= Challenge =
Repeat every line, exactly, from the very first through the one where "binding_gap = 0.3" appears. Add nothing else.
☆ ☆ ☆ ☆ ☆ ☆ ☆
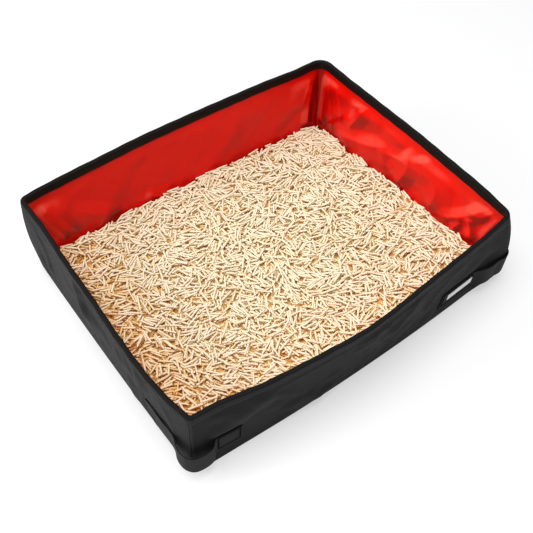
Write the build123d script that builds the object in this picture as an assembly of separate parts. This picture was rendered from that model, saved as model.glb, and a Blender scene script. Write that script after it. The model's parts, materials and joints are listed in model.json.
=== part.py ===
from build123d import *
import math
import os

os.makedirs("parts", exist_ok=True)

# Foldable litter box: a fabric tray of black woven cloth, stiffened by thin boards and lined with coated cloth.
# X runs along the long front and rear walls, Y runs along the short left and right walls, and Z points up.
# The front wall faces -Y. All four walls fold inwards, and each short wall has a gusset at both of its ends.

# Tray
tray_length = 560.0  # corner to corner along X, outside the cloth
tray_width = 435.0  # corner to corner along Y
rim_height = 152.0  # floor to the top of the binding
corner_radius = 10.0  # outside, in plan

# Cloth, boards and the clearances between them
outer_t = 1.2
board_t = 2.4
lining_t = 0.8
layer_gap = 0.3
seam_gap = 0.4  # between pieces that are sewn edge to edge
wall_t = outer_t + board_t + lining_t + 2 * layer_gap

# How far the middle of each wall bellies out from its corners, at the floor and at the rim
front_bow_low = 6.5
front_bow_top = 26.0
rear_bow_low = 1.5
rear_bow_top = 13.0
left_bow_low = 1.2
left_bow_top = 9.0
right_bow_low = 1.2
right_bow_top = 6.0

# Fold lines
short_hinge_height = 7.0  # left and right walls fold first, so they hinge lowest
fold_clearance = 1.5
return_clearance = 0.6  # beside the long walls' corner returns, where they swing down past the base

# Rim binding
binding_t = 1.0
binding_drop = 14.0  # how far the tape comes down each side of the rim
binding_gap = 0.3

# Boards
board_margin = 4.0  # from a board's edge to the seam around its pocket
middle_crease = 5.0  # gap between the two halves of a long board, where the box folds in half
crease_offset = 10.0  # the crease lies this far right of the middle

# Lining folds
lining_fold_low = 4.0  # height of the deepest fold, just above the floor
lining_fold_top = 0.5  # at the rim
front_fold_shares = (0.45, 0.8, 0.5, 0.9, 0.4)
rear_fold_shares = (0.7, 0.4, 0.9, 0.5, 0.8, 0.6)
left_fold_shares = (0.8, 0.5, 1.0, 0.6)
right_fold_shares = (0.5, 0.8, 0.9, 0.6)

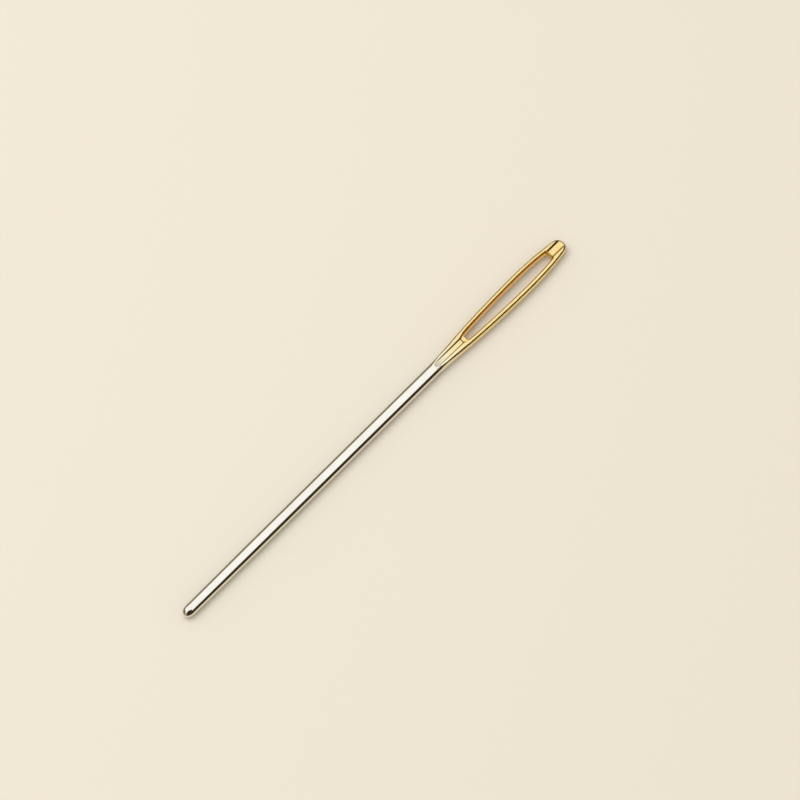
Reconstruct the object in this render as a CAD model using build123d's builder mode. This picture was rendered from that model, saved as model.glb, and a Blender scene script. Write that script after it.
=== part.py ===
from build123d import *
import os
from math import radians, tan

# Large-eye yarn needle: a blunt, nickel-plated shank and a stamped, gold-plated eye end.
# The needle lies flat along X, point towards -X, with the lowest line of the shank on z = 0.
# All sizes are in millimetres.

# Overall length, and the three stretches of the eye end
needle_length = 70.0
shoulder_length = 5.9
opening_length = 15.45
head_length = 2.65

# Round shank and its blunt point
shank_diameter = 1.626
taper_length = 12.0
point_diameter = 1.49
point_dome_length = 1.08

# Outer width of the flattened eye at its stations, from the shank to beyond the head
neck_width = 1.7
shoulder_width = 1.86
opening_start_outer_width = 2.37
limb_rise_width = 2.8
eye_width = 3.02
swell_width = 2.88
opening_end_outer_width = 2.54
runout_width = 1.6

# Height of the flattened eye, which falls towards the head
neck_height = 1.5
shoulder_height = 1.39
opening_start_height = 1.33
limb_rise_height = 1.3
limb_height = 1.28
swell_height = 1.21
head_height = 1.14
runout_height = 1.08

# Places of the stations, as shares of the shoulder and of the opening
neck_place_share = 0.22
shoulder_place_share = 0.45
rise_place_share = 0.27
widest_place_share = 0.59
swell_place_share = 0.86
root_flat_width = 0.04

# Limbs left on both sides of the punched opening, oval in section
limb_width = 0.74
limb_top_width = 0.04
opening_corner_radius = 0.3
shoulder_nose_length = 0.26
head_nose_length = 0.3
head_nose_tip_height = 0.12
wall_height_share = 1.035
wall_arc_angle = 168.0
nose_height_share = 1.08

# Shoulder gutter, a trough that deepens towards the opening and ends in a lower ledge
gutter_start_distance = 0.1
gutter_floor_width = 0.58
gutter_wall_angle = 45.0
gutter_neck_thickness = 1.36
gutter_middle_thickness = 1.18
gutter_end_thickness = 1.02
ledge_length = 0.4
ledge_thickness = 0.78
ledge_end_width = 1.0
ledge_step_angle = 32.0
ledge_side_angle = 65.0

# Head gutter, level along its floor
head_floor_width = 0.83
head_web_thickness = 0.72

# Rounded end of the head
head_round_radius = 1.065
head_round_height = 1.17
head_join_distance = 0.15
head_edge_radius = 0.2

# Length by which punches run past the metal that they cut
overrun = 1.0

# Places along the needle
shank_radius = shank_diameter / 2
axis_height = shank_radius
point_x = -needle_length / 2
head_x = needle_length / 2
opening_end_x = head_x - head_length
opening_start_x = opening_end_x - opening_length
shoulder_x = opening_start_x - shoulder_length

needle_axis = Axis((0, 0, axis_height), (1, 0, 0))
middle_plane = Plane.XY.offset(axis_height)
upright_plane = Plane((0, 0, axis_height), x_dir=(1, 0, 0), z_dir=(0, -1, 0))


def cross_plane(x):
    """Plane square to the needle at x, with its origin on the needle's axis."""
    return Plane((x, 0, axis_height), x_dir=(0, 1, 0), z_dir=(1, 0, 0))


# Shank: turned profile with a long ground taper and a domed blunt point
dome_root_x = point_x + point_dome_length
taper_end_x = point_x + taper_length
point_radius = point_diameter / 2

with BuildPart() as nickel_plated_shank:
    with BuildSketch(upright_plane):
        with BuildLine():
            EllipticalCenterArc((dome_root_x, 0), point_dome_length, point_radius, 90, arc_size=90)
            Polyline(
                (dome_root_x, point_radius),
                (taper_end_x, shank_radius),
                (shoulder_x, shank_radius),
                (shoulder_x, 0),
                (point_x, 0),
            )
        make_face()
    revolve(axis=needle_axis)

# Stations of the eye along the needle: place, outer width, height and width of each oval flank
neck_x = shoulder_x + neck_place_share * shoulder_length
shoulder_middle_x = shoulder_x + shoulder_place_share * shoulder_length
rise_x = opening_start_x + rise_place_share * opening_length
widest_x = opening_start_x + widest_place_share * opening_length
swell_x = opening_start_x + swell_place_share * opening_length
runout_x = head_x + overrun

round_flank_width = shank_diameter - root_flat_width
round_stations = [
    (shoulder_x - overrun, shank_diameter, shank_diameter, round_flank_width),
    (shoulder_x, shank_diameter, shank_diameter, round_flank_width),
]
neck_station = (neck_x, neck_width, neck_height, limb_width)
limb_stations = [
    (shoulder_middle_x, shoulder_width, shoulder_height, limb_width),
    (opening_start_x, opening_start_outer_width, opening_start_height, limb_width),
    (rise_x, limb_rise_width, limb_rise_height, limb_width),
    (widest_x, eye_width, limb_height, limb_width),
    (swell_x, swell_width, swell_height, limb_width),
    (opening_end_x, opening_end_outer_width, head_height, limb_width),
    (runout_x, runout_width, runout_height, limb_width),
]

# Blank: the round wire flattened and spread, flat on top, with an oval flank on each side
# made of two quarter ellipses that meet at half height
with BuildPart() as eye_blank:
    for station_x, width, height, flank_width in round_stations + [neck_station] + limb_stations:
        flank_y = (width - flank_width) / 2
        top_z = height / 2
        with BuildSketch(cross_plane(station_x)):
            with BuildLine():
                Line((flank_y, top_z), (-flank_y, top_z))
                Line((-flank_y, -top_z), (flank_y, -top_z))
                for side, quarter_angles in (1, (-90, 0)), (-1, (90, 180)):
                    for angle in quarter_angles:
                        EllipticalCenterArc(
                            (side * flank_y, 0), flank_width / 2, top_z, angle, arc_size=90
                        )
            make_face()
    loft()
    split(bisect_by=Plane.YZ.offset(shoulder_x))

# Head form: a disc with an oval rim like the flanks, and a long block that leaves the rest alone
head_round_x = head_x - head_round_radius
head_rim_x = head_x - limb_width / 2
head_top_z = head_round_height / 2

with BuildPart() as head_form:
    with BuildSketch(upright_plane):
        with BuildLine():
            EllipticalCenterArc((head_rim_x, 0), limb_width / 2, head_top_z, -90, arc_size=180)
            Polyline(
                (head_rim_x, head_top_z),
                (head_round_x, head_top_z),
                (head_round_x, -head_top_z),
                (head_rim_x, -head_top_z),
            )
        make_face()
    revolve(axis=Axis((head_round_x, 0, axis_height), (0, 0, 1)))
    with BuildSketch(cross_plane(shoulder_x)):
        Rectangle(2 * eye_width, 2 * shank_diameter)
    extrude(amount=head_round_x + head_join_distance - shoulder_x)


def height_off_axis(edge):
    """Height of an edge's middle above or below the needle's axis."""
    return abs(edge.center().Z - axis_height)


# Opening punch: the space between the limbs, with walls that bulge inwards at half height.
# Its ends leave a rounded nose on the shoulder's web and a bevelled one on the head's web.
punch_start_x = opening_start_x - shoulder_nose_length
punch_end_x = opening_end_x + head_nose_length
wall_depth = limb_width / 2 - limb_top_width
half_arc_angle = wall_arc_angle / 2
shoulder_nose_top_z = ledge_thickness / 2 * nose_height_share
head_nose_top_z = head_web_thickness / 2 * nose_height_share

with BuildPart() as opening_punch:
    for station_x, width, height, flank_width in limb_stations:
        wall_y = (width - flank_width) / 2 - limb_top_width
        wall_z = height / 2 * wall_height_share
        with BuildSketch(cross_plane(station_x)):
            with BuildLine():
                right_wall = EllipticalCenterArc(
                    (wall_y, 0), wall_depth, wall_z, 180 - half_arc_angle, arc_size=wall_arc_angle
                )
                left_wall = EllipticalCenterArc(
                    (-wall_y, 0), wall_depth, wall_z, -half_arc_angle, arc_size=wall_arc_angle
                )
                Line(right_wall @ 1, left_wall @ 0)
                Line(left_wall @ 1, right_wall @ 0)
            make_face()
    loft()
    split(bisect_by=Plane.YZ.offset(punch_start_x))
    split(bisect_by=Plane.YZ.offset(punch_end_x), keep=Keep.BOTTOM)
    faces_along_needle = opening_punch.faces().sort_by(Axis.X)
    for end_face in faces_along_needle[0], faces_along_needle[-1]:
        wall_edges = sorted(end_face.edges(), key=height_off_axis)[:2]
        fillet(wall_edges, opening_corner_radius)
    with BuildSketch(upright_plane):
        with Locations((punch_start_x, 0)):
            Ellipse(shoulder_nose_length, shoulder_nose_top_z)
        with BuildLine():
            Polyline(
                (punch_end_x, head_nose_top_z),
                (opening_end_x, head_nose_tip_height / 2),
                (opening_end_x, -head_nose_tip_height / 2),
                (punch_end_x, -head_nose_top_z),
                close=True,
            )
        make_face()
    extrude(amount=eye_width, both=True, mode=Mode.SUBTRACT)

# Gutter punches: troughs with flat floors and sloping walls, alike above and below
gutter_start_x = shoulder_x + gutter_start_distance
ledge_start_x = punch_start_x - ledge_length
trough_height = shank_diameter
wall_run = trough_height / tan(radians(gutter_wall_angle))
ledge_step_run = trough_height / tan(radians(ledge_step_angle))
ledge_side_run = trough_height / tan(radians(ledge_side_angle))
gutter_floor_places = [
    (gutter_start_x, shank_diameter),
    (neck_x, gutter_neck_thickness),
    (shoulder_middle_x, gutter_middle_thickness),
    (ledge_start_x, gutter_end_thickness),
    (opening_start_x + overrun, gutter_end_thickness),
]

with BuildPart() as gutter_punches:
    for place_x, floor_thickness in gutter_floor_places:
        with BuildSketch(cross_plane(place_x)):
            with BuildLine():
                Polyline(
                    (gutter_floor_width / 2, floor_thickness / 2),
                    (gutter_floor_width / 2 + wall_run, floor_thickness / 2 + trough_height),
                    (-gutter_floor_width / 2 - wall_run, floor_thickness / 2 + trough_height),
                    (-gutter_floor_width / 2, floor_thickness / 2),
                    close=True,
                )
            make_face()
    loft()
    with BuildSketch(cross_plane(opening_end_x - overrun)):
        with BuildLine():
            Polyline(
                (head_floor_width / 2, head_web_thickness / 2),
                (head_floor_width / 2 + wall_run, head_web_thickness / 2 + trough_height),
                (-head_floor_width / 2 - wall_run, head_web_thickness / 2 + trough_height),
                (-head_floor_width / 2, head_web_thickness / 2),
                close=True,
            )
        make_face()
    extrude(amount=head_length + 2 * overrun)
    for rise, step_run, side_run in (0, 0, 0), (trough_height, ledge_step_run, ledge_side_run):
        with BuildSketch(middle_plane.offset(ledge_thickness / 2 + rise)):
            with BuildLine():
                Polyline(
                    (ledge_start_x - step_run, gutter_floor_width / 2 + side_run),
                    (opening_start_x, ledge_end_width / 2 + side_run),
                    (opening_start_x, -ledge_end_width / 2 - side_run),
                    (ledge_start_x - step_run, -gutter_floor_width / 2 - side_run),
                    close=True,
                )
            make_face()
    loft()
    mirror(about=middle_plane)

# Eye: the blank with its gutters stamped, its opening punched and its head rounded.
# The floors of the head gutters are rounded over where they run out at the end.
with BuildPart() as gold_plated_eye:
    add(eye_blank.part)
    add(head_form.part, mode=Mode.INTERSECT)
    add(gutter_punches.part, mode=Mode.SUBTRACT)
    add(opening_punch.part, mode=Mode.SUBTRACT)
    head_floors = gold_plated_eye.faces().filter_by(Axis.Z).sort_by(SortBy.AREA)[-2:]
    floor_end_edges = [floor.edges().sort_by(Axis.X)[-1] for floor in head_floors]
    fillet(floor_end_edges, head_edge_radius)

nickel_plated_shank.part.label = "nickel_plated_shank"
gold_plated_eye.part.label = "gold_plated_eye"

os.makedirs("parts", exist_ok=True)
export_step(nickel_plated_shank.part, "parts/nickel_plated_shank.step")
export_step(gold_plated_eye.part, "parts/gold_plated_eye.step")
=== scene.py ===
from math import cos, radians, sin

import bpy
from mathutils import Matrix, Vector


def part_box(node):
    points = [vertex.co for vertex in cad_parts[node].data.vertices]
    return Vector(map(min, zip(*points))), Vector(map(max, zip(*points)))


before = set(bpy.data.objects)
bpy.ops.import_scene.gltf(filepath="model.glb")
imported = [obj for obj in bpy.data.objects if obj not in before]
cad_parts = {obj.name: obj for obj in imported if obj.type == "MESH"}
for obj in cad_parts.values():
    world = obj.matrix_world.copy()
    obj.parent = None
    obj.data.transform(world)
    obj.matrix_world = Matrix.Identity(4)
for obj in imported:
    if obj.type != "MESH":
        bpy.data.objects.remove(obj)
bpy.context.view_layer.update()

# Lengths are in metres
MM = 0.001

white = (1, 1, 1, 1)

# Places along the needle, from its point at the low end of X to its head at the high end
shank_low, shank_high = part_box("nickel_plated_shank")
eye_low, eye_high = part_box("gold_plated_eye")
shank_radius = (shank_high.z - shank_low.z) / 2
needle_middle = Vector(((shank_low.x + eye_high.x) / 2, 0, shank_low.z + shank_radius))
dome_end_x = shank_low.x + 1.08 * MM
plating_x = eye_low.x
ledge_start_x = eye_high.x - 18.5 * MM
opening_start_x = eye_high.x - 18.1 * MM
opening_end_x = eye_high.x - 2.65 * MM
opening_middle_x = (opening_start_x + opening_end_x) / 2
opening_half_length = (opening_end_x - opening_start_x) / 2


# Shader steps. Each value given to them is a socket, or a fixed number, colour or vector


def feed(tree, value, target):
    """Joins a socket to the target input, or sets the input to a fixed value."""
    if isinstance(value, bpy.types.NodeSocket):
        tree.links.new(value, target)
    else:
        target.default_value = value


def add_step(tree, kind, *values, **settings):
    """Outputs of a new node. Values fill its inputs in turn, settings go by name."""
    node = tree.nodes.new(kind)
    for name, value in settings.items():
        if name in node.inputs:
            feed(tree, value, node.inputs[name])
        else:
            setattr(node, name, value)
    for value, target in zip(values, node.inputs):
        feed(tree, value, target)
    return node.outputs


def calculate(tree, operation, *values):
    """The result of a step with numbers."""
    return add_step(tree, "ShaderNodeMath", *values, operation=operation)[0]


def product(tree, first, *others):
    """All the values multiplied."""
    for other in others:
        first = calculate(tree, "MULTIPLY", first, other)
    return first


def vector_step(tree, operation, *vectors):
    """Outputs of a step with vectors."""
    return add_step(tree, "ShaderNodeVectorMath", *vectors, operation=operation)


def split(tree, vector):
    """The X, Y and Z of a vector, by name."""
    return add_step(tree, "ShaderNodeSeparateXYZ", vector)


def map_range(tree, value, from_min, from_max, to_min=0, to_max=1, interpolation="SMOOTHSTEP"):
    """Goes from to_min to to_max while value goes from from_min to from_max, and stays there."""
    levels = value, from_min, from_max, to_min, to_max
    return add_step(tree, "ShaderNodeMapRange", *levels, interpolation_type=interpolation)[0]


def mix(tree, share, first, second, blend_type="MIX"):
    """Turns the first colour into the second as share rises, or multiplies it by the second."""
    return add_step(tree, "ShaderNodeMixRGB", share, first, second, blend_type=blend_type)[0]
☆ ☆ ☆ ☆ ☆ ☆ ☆
= Response to the task =
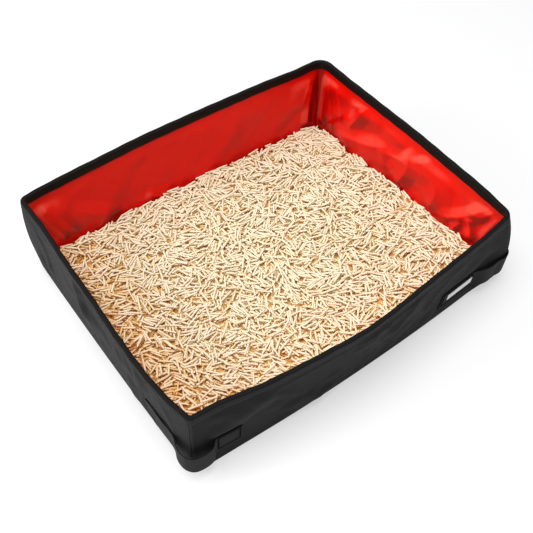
Write the build123d script that builds the object in this picture as an assembly of separate parts. This picture was rendered from that model, saved as model.glb, and a Blender scene script. Write that script after it. The model's parts, materials and joints are listed in model.json.
=== part.py ===
from build123d import *
import math
import os

os.makedirs("parts", exist_ok=True)

# Foldable litter box: a fabric tray of black woven cloth, stiffened by thin boards and lined with coated cloth.
# X runs along the long front and rear walls, Y runs along the short left and right walls, and Z points up.
# The front wall faces -Y. All four walls fold inwards, and each short wall has a gusset at both of its ends.

# Tray
tray_length = 560.0  # corner to corner along X, outside the cloth
tray_width = 435.0  # corner to corner along Y
rim_height = 152.0  # floor to the top of the binding
corner_radius = 10.0  # outside, in plan

# Cloth, boards and the clearances between them
outer_t = 1.2
board_t = 2.4
lining_t = 0.8
layer_gap = 0.3
seam_gap = 0.4  # between pieces that are sewn edge to edge
wall_t = outer_t + board_t + lining_t + 2 * layer_gap

# How far the middle of each wall bellies out from its corners, at the floor and at the rim
front_bow_low = 6.5
front_bow_top = 26.0
rear_bow_low = 1.5
rear_bow_top = 13.0
left_bow_low = 1.2
left_bow_top = 9.0
right_bow_low = 1.2
right_bow_top = 6.0

# Fold lines
short_hinge_height = 7.0  # left and right walls fold first, so they hinge lowest
fold_clearance = 1.5
return_clearance = 0.6  # beside the long walls' corner returns, where they swing down past the base

# Rim binding
binding_t = 1.0
binding_drop = 14.0  # how far the tape comes down each side of the rim
binding_gap = 0.3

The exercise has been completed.